_Challenge:_ Copy the records below verbatim, from the first line through the line containing "frieze_rise = 8", inclusive, and output nothing else.

_Dataset excerpts:_
::::

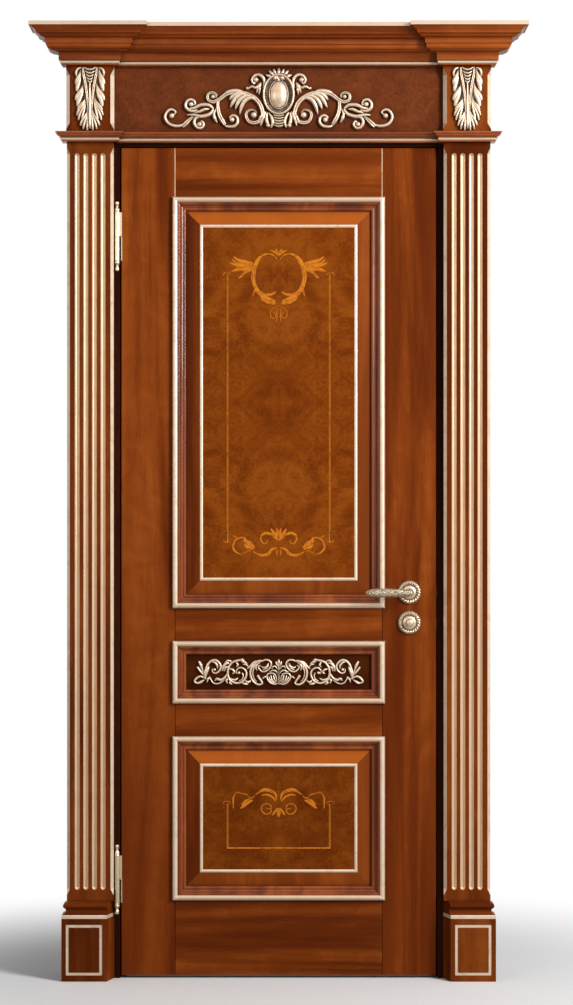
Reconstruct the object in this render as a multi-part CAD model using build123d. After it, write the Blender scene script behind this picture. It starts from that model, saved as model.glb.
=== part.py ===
from build123d import *
import os
from math import cos, pi, radians, sin, sqrt

# Panelled hardwood door in its frame, with fluted pilasters and a broken crown cornice.
#
# Millimetres. X runs to the right and Y away from someone who faces the front, Z up.
# The pieces are drawn with Y = 0 on the leaf's front face, X = 0 on the middle of the
# opening and Z = 0 on the floor. They are saved with the whole depth centred on Y = 0.

# Leaf
leaf_width = 800
leaf_height = 2100
leaf_thickness = 42
floor_gap = 8
edge_gap = 3
edge_bevel = 1.5
stile_width = 137
top_rail_height = 131
lock_rail_height = 97
bottom_rail_height = 197
lower_opening_height = 402.5
middle_opening_height = 145
tenon_length = 45
tenon_thickness = 14
tenon_shoulder = 15
tenon_clearance = 0.2

# Panels and their mouldings
panel_gap = 2
margin_depth = 10
field_recess = 2
fielding_width = 35
field_bead_width = 7.5
field_bead_rise = 1.5
moulding_width = 35
moulding_lap = 7
moulding_rise = 12
inlay_thickness = 0.6
line_inset = 72
line_width = 3.5
upper_line_top = 125
upper_line_bottom = 97.5
lower_line_top = 102
lower_line_bottom = 64

# Jambs, stops and seals
jamb_face = 40
jamb_depth = 105
jamb_setback = 2
stop_width = 30
stop_rise = 15
stop_gap = 3
seal_width = 7
seal_inset = 2
seal_play = 0.3
fixing_hole_radius = 4.25
fixing_hole_count = 4
fixing_hole_pitch = 530
fixing_hole_inset = 16

# Pilasters, plinths and capitals
pilaster_reveal = 18
pilaster_width = 118
pilaster_rise = 24
flute_count = 4
flute_pitch = 21.8
flute_radius = 6.2
flute_end = 28
pilaster_chamfer = 7.5
chamfer_tongue = 16
plinth_height = 200
plinth_rise = 46
plinth_overhang = 12
plinth_splay = 16
plinth_moulding_height = 42
plinth_line_width = 7.5
plinth_line_depth = 1.5
plinth_line_inset = 11
capital_overhang = 1.5
capital_rise = 28
capital_chamfer = 9
frieze_rise = 8

# Astragal and crown, heights and reaches
entablature_height = 290
astragal_lift = 9
astragal_height = 24
astragal_reach = 25
crown_height = 97
crown_reach = 87

# Casings on the hidden side
casing_width = 70
casing_thickness = 14
casing_reveal = 10
casing_round = 4

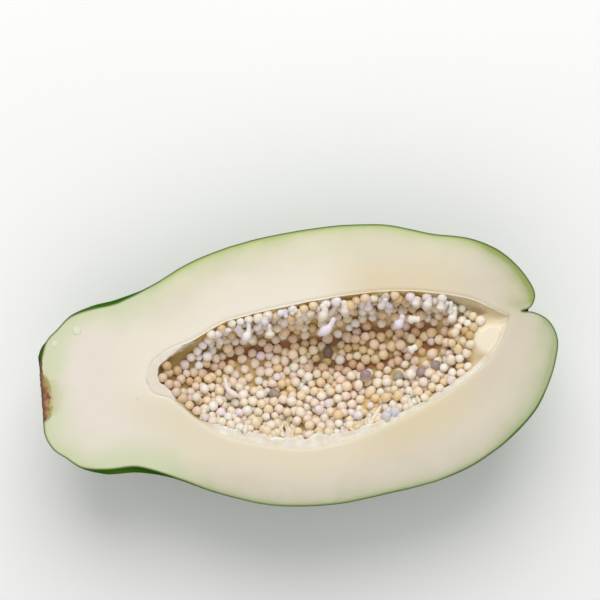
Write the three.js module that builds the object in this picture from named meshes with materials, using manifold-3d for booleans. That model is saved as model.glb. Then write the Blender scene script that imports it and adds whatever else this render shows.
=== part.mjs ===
// Half of an unripe papaya, cut lengthwise and lying on its round back with the cut face up.
// Two solids: the fruit itself (green skin, pale flesh and corky stem scar, grown as one piece)
// and the seed lining, the soft skin of its hollow with the white unripe seeds that grow on it.
// Millimetres. +X runs from the stem end to the blossom end, +Y to the far side, +Z up.
// The origin is under the middle of the fruit, in the plane that it rests on.
import * as THREE from "three";
import { mergeVertices } from "three/addons/utils/BufferGeometryUtils.js";
import Module from "manifold-3d";

// Driving dimensions
const CUT_HEIGHT = 62.3; // from the resting surface up to the cut face
const ROUNDNESS = 0.945; // depth of a cross-section below its middle, as a share of its half width
const BELLY_STATION = 2; // the back is deepest here along X, and shallower by this share
const BELLY_TAPER = 0.055; // at a distance of BELLY_REACH from there
const BELLY_REACH = 100;
const NECK_DROP = 5; // how far the neck's middle lies below the cut face
const NECK_RISE = [-126, -98]; // stations along X between which the drop grows
const NECK_FALL = [-88, -40]; // and those between which it fades out
const END_RECESS = 7; // below the cut face the blossom end is shorter by this much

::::

_Result for this task:_
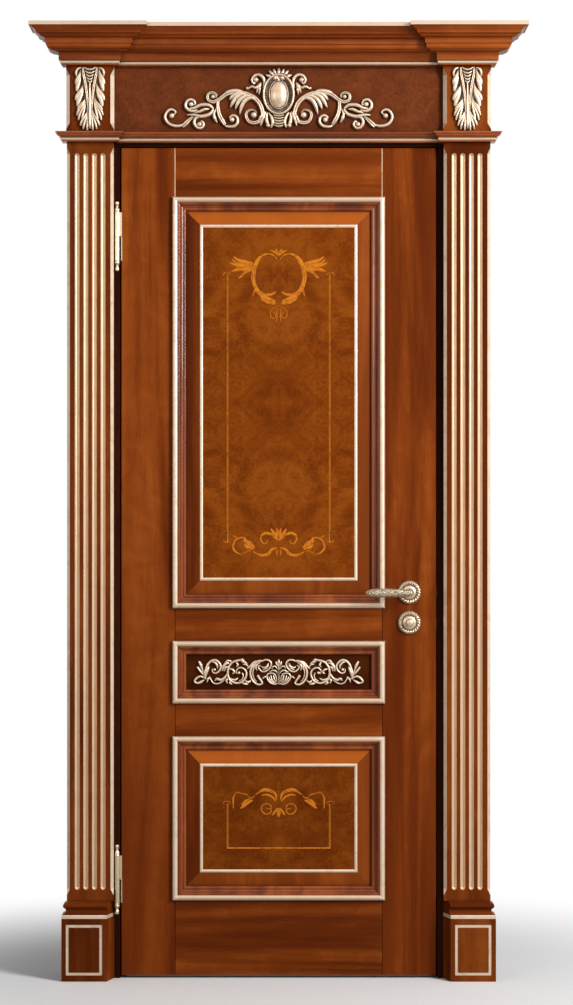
Reconstruct the object in this render as a multi-part CAD model using build123d. After it, write the Blender scene script behind this picture. It starts from that model, saved as model.glb.
=== part.py ===
from build123d import *
import os
from math import cos, pi, radians, sin, sqrt

# Panelled hardwood door in its frame, with fluted pilasters and a broken crown cornice.
#
# Millimetres. X runs to the right and Y away from someone who faces the front, Z up.
# The pieces are drawn with Y = 0 on the leaf's front face, X = 0 on the middle of the
# opening and Z = 0 on the floor. They are saved with the whole depth centred on Y = 0.

# Leaf
leaf_width = 800
leaf_height = 2100
leaf_thickness = 42
floor_gap = 8
edge_gap = 3
edge_bevel = 1.5
stile_width = 137
top_rail_height = 131
lock_rail_height = 97
bottom_rail_height = 197
lower_opening_height = 402.5
middle_opening_height = 145
tenon_length = 45
tenon_thickness = 14
tenon_shoulder = 15
tenon_clearance = 0.2

# Panels and their mouldings
panel_gap = 2
margin_depth = 10
field_recess = 2
fielding_width = 35
field_bead_width = 7.5
field_bead_rise = 1.5
moulding_width = 35
moulding_lap = 7
moulding_rise = 12
inlay_thickness = 0.6
line_inset = 72
line_width = 3.5
upper_line_top = 125
upper_line_bottom = 97.5
lower_line_top = 102
lower_line_bottom = 64

# Jambs, stops and seals
jamb_face = 40
jamb_depth = 105
jamb_setback = 2
stop_width = 30
stop_rise = 15
stop_gap = 3
seal_width = 7
seal_inset = 2
seal_play = 0.3
fixing_hole_radius = 4.25
fixing_hole_count = 4
fixing_hole_pitch = 530
fixing_hole_inset = 16

# Pilasters, plinths and capitals
pilaster_reveal = 18
pilaster_width = 118
pilaster_rise = 24
flute_count = 4
flute_pitch = 21.8
flute_radius = 6.2
flute_end = 28
pilaster_chamfer = 7.5
chamfer_tongue = 16
plinth_height = 200
plinth_rise = 46
plinth_overhang = 12
plinth_splay = 16
plinth_moulding_height = 42
plinth_line_width = 7.5
plinth_line_depth = 1.5
plinth_line_inset = 11
capital_overhang = 1.5
capital_rise = 28
capital_chamfer = 9
frieze_rise = 8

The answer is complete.